With ‘Quantum Entanglement’, Gaurav Gupta—known for pushing boundaries—steps into the top league of bridal couture without truly shifting it
By the time Gaurav Gupta’s opulent bridal couture show titled ‘Quantum Entanglement’ concluded at Mumbai’s Jio World Convention Centre last week, a few ideas had written themselves into the air. The topmost was this: Gupta, perhaps the only Indian designer with the imagination to move beyond familiar brackets of contemporary couture, who could have converted the bridal market to his own idea matrix, has instead been converted by the market.
In that reversal lies the paradox of Quantum Entanglement—bridging a gap that never really needed bridging.
Is it a moment of applause? That depends on what we are applauding for.

The detailing, the artistry, the attention to luxury’s fascinating inside-outside shine was precise. The balance in tonality, cut, fabric and glamour of some silhouettes in the long collection were exceptional. Couture forensics—which would obsessively extricate each golden warp, the diaphanous mystery of each veil, the slashing sharpness of each gown, the sparkle of each glass bead, the rounded beauty of each pearl, the material lushness of 3D embroidery and ombre beadwork—would give a lot more marks to GG’s garments than a mere spectator could.
Because the spectator—who may not even be a buyer—is first of all, spoilt for choice in the Indian couture market. This fascinating array of clothes may have entered the top league bridal category, but without adding anything different to that segment.

Also, because the spectator has learnt to mount expectations on Gupta’s talent as a boundary-pusher, who doesn’t just meet the bar he raises for himself with each collection, but lifts more weight. That did not happen. These were clearly fine GG garments with gilded zari, crystal webs, brocade brushed with modernity and hand-cut florals. But if we were waiting for a style reincarnation in the bridal look, we must continue to wait.
Because the curious browser of cultural newness and nuance is hardly stirred by actor Janhvi Kapoor in yet another bridal ensemble for yet another designer. And not only because the colour of her ensemble repeats — or comes perilously close to — her other showstopper looks from this very couture month in India.
Actor Siddharth Malhotra, playing the supporting actor as the groom in the 10-piece bridal segment, was every bit the suave partner the role demanded. But his clothes did little to spark a “pride and prejudice” moment among the aspirant grooms in the audience.
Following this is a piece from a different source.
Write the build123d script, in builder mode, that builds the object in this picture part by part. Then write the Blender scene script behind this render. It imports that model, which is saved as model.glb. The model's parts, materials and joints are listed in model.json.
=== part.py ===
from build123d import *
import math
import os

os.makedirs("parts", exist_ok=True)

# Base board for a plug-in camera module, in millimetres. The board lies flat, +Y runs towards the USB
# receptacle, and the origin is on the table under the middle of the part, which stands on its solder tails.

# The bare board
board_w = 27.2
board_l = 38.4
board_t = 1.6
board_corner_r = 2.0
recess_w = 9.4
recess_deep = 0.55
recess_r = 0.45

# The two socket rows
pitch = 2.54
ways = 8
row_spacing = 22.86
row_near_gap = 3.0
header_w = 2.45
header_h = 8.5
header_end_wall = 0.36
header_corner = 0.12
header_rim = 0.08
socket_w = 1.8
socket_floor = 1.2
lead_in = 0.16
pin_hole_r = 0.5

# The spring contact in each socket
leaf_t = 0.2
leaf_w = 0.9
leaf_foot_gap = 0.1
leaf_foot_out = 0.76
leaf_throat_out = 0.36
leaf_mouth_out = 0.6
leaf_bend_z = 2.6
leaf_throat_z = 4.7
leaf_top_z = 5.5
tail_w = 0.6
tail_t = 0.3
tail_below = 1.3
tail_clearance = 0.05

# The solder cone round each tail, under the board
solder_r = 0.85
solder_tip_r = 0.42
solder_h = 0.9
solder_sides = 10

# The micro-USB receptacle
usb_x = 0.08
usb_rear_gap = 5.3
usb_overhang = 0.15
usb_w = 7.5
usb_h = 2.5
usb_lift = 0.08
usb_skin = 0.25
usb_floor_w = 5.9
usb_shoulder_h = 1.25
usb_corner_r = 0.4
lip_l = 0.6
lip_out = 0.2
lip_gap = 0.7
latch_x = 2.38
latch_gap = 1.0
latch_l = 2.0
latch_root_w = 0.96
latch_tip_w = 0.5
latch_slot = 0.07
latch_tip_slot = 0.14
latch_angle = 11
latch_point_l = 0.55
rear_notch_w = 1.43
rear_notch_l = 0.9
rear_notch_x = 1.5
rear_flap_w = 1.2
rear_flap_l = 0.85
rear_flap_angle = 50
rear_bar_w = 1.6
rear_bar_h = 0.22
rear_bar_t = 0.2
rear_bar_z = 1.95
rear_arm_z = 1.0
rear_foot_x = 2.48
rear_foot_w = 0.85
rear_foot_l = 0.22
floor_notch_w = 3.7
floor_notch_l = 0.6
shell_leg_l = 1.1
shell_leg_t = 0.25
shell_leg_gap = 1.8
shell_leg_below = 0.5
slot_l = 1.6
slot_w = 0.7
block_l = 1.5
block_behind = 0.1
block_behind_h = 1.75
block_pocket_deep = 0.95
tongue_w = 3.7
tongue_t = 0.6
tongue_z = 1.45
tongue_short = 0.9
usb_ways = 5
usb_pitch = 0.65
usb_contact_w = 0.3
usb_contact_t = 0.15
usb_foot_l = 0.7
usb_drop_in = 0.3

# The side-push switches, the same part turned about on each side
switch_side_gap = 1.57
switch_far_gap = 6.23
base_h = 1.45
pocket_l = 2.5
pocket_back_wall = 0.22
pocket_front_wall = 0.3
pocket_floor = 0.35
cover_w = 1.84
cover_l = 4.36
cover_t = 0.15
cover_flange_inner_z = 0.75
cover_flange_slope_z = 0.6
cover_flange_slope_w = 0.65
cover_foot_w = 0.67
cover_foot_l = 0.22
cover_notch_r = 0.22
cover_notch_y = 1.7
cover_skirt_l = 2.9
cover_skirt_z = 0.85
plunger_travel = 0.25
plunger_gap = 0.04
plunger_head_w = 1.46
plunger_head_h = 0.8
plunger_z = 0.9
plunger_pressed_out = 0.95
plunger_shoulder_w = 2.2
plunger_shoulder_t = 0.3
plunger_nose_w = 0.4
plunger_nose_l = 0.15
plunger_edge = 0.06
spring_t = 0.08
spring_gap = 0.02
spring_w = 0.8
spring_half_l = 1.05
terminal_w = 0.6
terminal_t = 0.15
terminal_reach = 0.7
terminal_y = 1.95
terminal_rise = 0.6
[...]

The show’s choreography held its own beauty. Sari gowns, intricate lehengas, sculpted dresses, men’s jackets and forms that clung to the present and the future. There was lace and brocade, corsetry and piping, jewellery detailing and tailoring—menswear as always scoring a high in the making if not in the overall narrative. Black, gold, ecru, blush, sage, blue, white, the colours arrived smug and bold. Until waltzed in the vermillion red ensembles, another familiar echo in Indian bridal couture. And while our forensic friend will help us differentiate the GG red-on-red lehenga from the red-on-red embroidered lehengas of other Indian couturiers that have been lighting and dousing their own fires on social media, the GG bride may ask for more.


Post Script
The pre-show and post-show parties that evening—framed by a red carpet with glamorous photos and towering guests—underlined the couturier’s collaborative heft across alcohol, culinary, and hosting partnerships. Heaving grazing tables (now a near-obligatory feature at fashion gatherings) were laden with fine foods; the reception and party areas glowed red; music lifted the mood and a DJ, who loved to dance, kept it buoyant. Friends, family, and fraternity gathered in cheer, sealing the night as one that reinforced Gupta’s creative flourish and commercial clout.